**EXERCISE BRIEF**
Set down, exactly as written, only the lines starting with the one that holds "Model this object" and ending with the one that holds "CUT_HALF = 700.0".

- - - - - - -

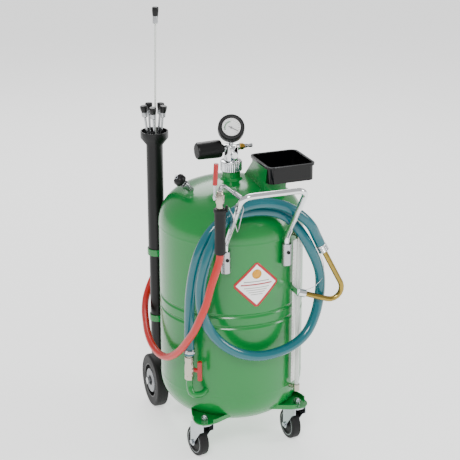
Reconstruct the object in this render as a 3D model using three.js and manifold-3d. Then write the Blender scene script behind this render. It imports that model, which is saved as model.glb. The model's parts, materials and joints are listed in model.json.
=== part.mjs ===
// Wheeled pneumatic suction drainer for used oil: an upright steel tank on two fixed rear
// wheels and two swivel casters, with a venturi head, suction wand, probes and drain hose.
// Millimetres, +Z up, the handle side faces -Y. Heights are measured from the floor.

import * as THREE from 'three';
import { mergeVertices } from 'three/addons/utils/BufferGeometryUtils.js';
import Module from 'manifold-3d';

const wasm = await Module();
wasm.setup();

// ---- driving dimensions ----------------------------------------------------------------

const GAP = 0.35;                 // air left between pieces that touch or are welded

const TANK_RADIUS = 190;
const TANK_WALL = 2.5;
const TANK_LOWER_WELD = 178;      // height where the straight side begins
const TANK_UPPER_WELD = 609;      // height where the straight side ends
const KNUCKLE_RADIUS = 90;
const TOP_CROWN_RADIUS = 312;
const BOTTOM_CROWN_RADIUS = 500;
const BEAD_DEPTH = 3.2;
const BEAD_SPREAD = 6;            // half width of a rolled groove
const BEAD_HEIGHTS = [381, 412];  // the two rolled grooves above and below the raised band
const NECK_RADIUS = 23.5;
const NECK_BORE = 17;
const NECK_RISE = 36;             // neck above the top of the dome

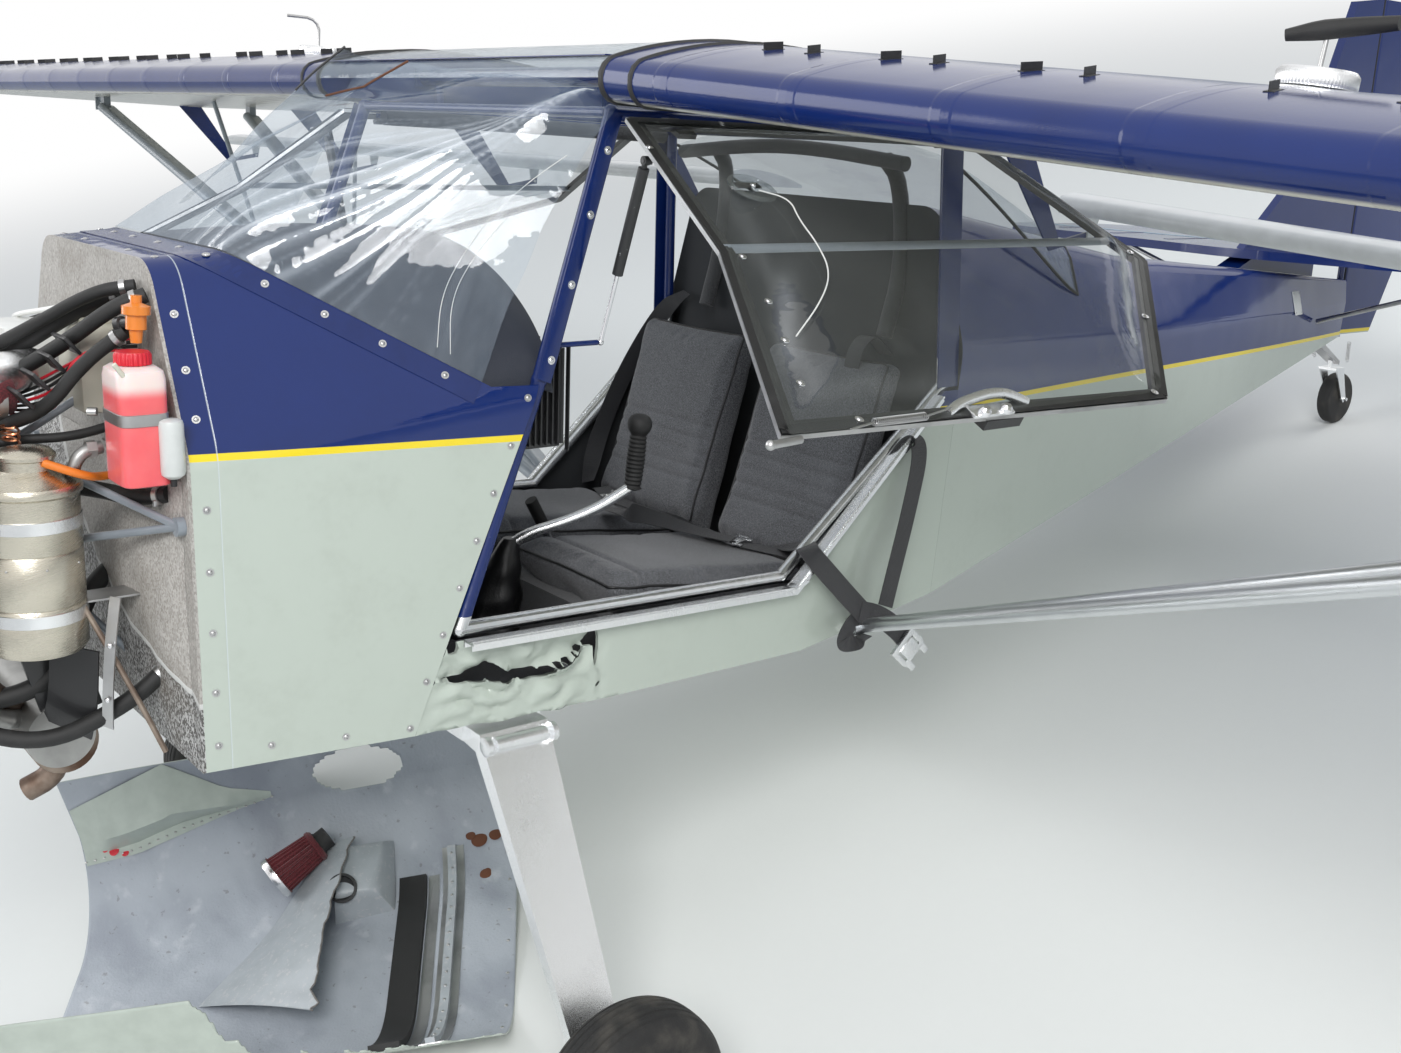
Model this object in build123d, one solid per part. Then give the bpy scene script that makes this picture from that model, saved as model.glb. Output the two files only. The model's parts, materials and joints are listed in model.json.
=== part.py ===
from build123d import *
import os
from math import acos, asin, atan2, cos, degrees, hypot, radians, sin

# Two-seat high-wing microlight aircraft with a tail wheel, cowlings off and doors swung open.
# It is drawn level, in millimetres: X to the left wing, Y aft, Z up, with the origin at the
# middle of the firewall's lower edge. At the end it is tipped back onto its three wheels.

# Clearances and walls
GAP = 0.3
RUN = 0.05
SKIN = 8.0
SHEET = 2.5

# Half width of the blocks that cut the fuselage, past its widest place
CUT_HALF = 700.0

# Fuselage sections: y, half width and z at the floor, at the side and at the shoulder, then
# the fillet at the side and the fillet at the shoulder
FIREWALL_SECTION = (0, 440, 0, 432, 537, 285, 845, 150, 75)
PANEL_SECTION = (600, 518, 0, 536, 634, 385, 895, 150, 75)
SEAT_SECTION = (1280, 515, 0, 538, 634, 400, 895, 150, 75)
BULKHEAD_SECTION = (1700, 500, 60, 540, 634, 440, 940, 150, 75)
DECK_SECTION = (2620, 345, 217, 359, 600, 270, 800, 90, 60)
TAIL_SECTION = (4236, 34, 472, 40, 590, 30, 668, 12, 10)
FIREWALL_T = 6.0

# Seams of the nose skin and the door opening, in the side view: y, z
COWL_AFT_LOW = (367, 0)
COWL_AFT_HIGH = (597, 634)
SCREEN_BASE_FRONT = (105, 868)
SCREEN_BASE_REAR = (510, 634)
SILL_FRONT = (430, 172)
SILL_REAR = (1240, 150)
SILL_BACK = (1656, 545)

# Instrument panel: hood wall, panel face y, thickness and lower edge, radio box, dials
HOOD_T = 4.0
HOOD_INSET = 30.0
PANEL_Y = 560.0
PANEL_T = 20.0
PANEL_LOW_Z = 560.0
RADIO_BOX = (370, 460, 560, 690, 500, 690)
DIAL_T = 6.0
DIALS = (
    (-250, 760, 42), (-130, 770, 42), (0, 775, 52), (130, 770, 42),
    (250, 760, 42), (-190, 660, 30), (190, 660, 30),
)

# Cabin frame
PILLAR_LOW = (514, 606, 640)
PILLAR_TOP = (490, 768, 1108)
POST_LOW = (510, 1672, 555)
POST_TOP = (490, 1650, 1082)
FRAME_R = 14.0
BEAD = 1.1
BRACE_R = 10.0
RIDGE_R = 8.0
BAR_FRONT = (492, 456, 190)
CARRY_R = 20.0
CARRY_PLACES = ((960, 1180), (1500, 1142))

# Windshield and roof glazing
SCREEN_T = 2.5
SCREEN_BASE_HALF = 528.0
SCREEN_TOP_HALF = 500.0
SCREEN_TOP_FRONT = (682, 1160)
SCREEN_TOP_SIDE = (742, 1118)

# Seats: they fill the width between the side tubes, with a gap in the middle
SEAT_GAP = 60.0
SEAT_SIDE_ROOM = 8.0
SEAT_W = BAR_FRONT[0] - FRAME_R - SEAT_SIDE_ROOM - SEAT_GAP / 2
SEAT_X = SEAT_GAP / 2 + SEAT_W / 2
CUSHION_T = 85.0
SEAT_FRONT = (800, 215)
SEAT_HEEL = (1395, 130)
SEAT_HEAD = (1565, 620)
BACK_T = 70.0

# Control stick
STICK_PATH = ((100, 725, 70), (120, 768, 225), (200, 926, 277), (222, 1033, 335))
GRIP_TOP = (222, 1048, 470)
STICK_R = 11.0
GRIP_R = 19.0

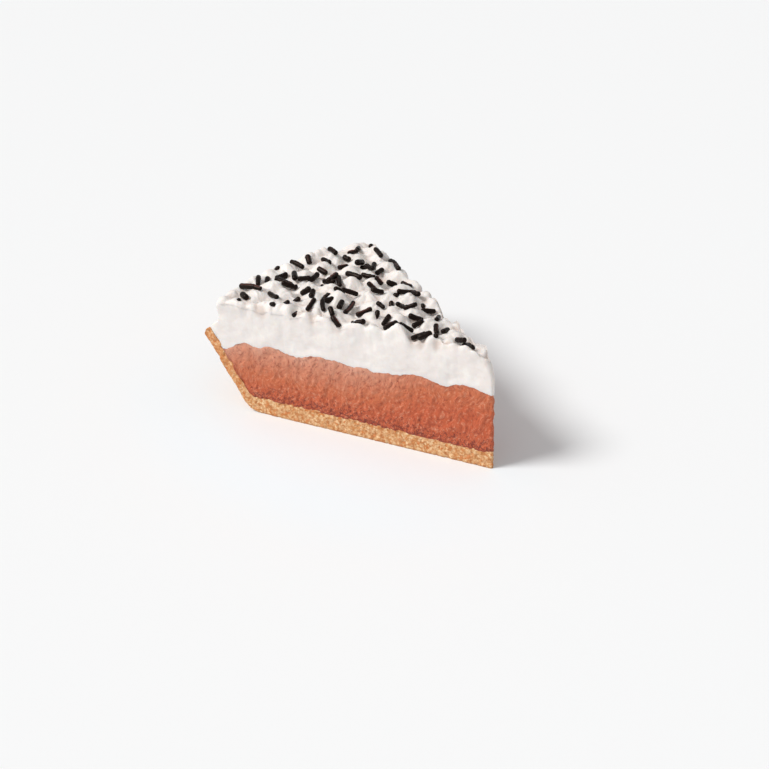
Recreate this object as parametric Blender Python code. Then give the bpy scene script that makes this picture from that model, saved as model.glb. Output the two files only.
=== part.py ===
# One slice of a chocolate cream pie: a crumb crust, a chocolate filling, and whipped cream
# in small dollops, strewn with chocolate sprinkles.
# Metres, +Z up. The slice points towards -Y, its crust rises at +Y, and the origin lies under
# the middle of its length and width, on the surface that it stands on.
# Every layer is a wedge: a section in radius and height, carried round the pie's centre.

import math

import bmesh
import bpy
import numpy as np

# Driving dimensions of the pie and the cut
PIE_RADIUS = 0.1152
SLICE_ANGLE = math.radians(41.0)
RIM_HEIGHT = 0.0322
CRUST_BASE = 0.0062
CRUST_WALL = 0.0042
FILLING_CENTRE = 0.0310
CREAM_CROWN = 0.0417
LAYER_GAP = 0.0003

# The crust's wall leans outwards from a rounded foot to a crumbly rim
FOOT_RADIUS = 0.0975
FOOT_ROUNDING = 0.0060
RIM_SHOULDER = 0.0287
RIM_OUTSIDE_ROUNDING = 0.0012
RIM_TOP_ROUNDING = 0.0016
WALL_SLOPE = (PIE_RADIUS - FOOT_RADIUS) / RIM_SHOULDER
INNER_ROUNDING = 0.0030
CRUMB_RELIEF = 0.0005
CRUMB_SIZE = 0.012
CRUMB_WALL_SEED = 11
CRUMB_RIM_SEED = 12

# The knife leaves a narrow blunt tip, which leans back a little, and more beside the cream
TIP_BLUNT = 0.0019
TIP_LEAN = 0.020
TIP_CREAM_LEAN = 0.0022
PIE_CENTRE_Y = -(PIE_RADIUS + TIP_BLUNT) / 2

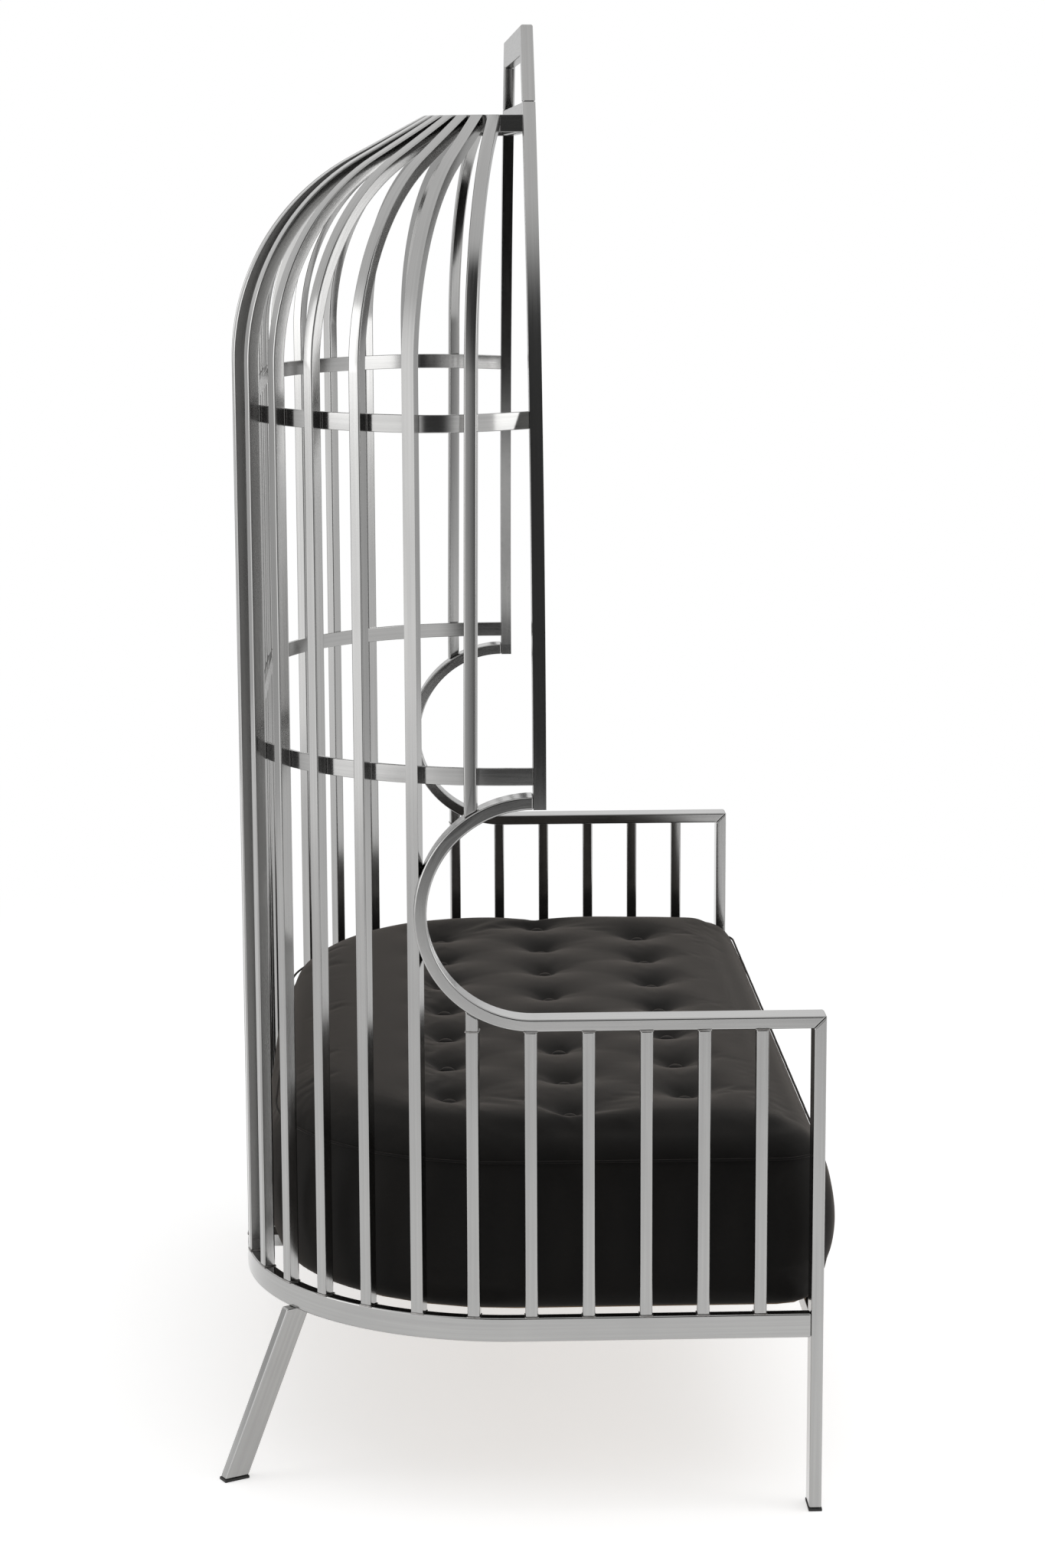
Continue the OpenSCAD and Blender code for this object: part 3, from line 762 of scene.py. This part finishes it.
def padOutline(out, count=padShape["around"]):
    # plan of the pad, moved outwards, with the way outwards at each point
    line = []
    corners = [
        (-1, padShape["frontRadius"], padShape["front"] + padShape["frontRadius"], math.pi, 1.5 * math.pi),
        (1, padShape["frontRadius"], padShape["front"] + padShape["frontRadius"], 1.5 * math.pi, 2 * math.pi),
        (1, padShape["backRadius"], padShape["back"] - padShape["backRadius"], 0.0, 0.5 * math.pi),
        (-1, padShape["backRadius"], padShape["back"] - padShape["backRadius"], 0.5 * math.pi, math.pi),
    ]
    steps = padShape["cornerSteps"]
    for side, r, y, a0, a1 in corners:
        x = side * (padShape["halfWidth"] - r)
        for k in range(steps + 1):
            a = a0 + (a1 - a0) * k / steps
            line.append((x + r * math.cos(a), y + r * math.sin(a), math.cos(a), math.sin(a)))
    line.append(line[0])
    line = np.array(line)
    gaps = np.linalg.norm(np.diff(line[:, :2], axis=0), axis=1)
    run = np.concatenate([[0.0], np.cumsum(gaps)])
    at = np.linspace(0, run[-1], count, endpoint=False)
    even = np.stack([np.interp(at, run, line[:, k]) for k in range(4)], axis=1)
    way = even[:, 2:] / np.linalg.norm(even[:, 2:], axis=1)[:, None]
    return even[:, :2] + way * out, way


def edgeShare(x, depth):
    # 0 at the pad's edge and 1 a hand's width inside it
    dx = padShape["halfWidth"] - np.abs(x)
    dFront, dBack = depth - padShape["front"], padShape["back"] - depth
    cx, cy = padShape["halfWidth"] - padShape["backRadius"], padShape["back"] - padShape["backRadius"]
    corner = (np.abs(x) > cx) & (depth > cy)
    fromArc = padShape["backRadius"] - np.hypot(np.abs(x) - cx, depth - cy)
    inside = np.where(corner, fromArc, np.minimum(np.minimum(dx, dFront), dBack))
    return np.clip(inside / padShape["edgeBlend"], 0.0, 1.0)


def topHeight(x, depth):
    share = edgeShare(x, depth)
    rise = padShape["crown"] * (1 - (1 - share) ** padShape["crownCurve"])
    dip = np.zeros(np.shape(x))
    for tx, td in tufts:
        gap = np.hypot(x - tx, depth - td)
        dip = np.maximum(dip, np.exp(-(gap / padShape["tuftSpread"]) ** padShape["tuftCurve"]))
    full = np.clip(share * padShape["tuftFade"], 0, 1)
    return padShape["edgeHeight"] + rise - padShape["tuftDepth"] * dip * full


def sideLevels():
    # outwards step and height down the pad's side, from the rim of the top to the rim of the bottom
    r, low = padShape["topRound"], padShape["bottomRound"]
    top, bottom = padShape["edgeHeight"], padShape["bottom"]
    turns = [math.pi / 2 * k / padShape["roundSteps"] for k in range(padShape["roundSteps"] + 1)]
    levels = [(-r + r * math.sin(a), top - r + r * math.cos(a), 0.0) for a in turns]
    for k in range(1, padShape["sideSteps"]):
        t = k / padShape["sideSteps"]
        swell = math.sin(math.pi * t)
        levels.append((padShape["sideBulge"] * swell, top - r + (bottom + low - top + r) * t, swell))
    return levels + [(-low + low * math.cos(a), bottom + low - low * math.sin(a), 0.0) for a in turns]


def padForm():
    # closed form: rings down the side, and the top and bottom closed by rings that shrink to a middle line
    points, faces, rims = [], [], []
    count, last = padShape["around"], padShape["topRings"]
    outline, way = padOutline(0.0)
    topRim, bottomRim = padOutline(-padShape["topRound"])[0], padOutline(-padShape["bottomRound"])[0]
    shrinks = [1 - (k / last) ** padShape["topSpacing"] for k in range(last + 1)]
    half = padShape["spineHalf"]
    spine = np.stack([np.clip(outline[:, 0], -half, half), np.full(count, padShape["spineDepth"])], axis=1)

    def addRing(ring):
        rims.append(range(len(points), len(points) + count))
        points.extend(ring)

    for share in reversed(shrinks[1:]):
        spot = spine + (topRim - spine) * share
        z = topHeight(spot[:, 0], spot[:, 1])
        addRing([inMetres(spot[k, 0], spot[k, 1], z[k]) for k in range(count)])
    for out, z, swell in sideLevels():
        ends = np.where(way[:, 1] < 0, padShape["frontBulge"], padShape["backBulge"])
        more = ends * swell * way[:, 1] ** 2
        spot = outline + way * (out + more)[:, None]
        addRing([inMetres(spot[k, 0], spot[k, 1], z) for k in range(count)])
    for share in shrinks[padShape["bottomStride"]::padShape["bottomStride"]]:
        spot = spine + (bottomRim - spine) * share
        addRing([inMetres(spot[k, 0], spot[k, 1], padShape["bottom"]) for k in range(count)])
    for a, b in zip(rims, rims[1:]):
        for k in range(count):
            n = (k + 1) % count
            faces.append((a[k], b[k], b[n], a[n]))
    faces.append(list(rims[0]))
    faces.append(list(reversed(rims[-1])))
    mesh = meshFrom("seat_pad", points, faces)
    built = bmesh.new()
    built.from_mesh(mesh)
    bmesh.ops.remove_doubles(built, verts=built.verts, dist=padShape["weldReach"])
    bmesh.ops.recalc_face_normals(built, faces=built.faces)
    built.to_mesh(mesh)
    built.free()
    return mesh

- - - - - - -

**RESPONSE TO THIS TASK**
Model this object in build123d, one solid per part. Then give the bpy scene script that makes this picture from that model, saved as model.glb. Output the two files only. The model's parts, materials and joints are listed in model.json.
=== part.py ===
from build123d import *
import os
from math import acos, asin, atan2, cos, degrees, hypot, radians, sin

# Two-seat high-wing microlight aircraft with a tail wheel, cowlings off and doors swung open.
# It is drawn level, in millimetres: X to the left wing, Y aft, Z up, with the origin at the
# middle of the firewall's lower edge. At the end it is tipped back onto its three wheels.

# Clearances and walls
GAP = 0.3
RUN = 0.05
SKIN = 8.0
SHEET = 2.5

# Half width of the blocks that cut the fuselage, past its widest place
CUT_HALF = 700.0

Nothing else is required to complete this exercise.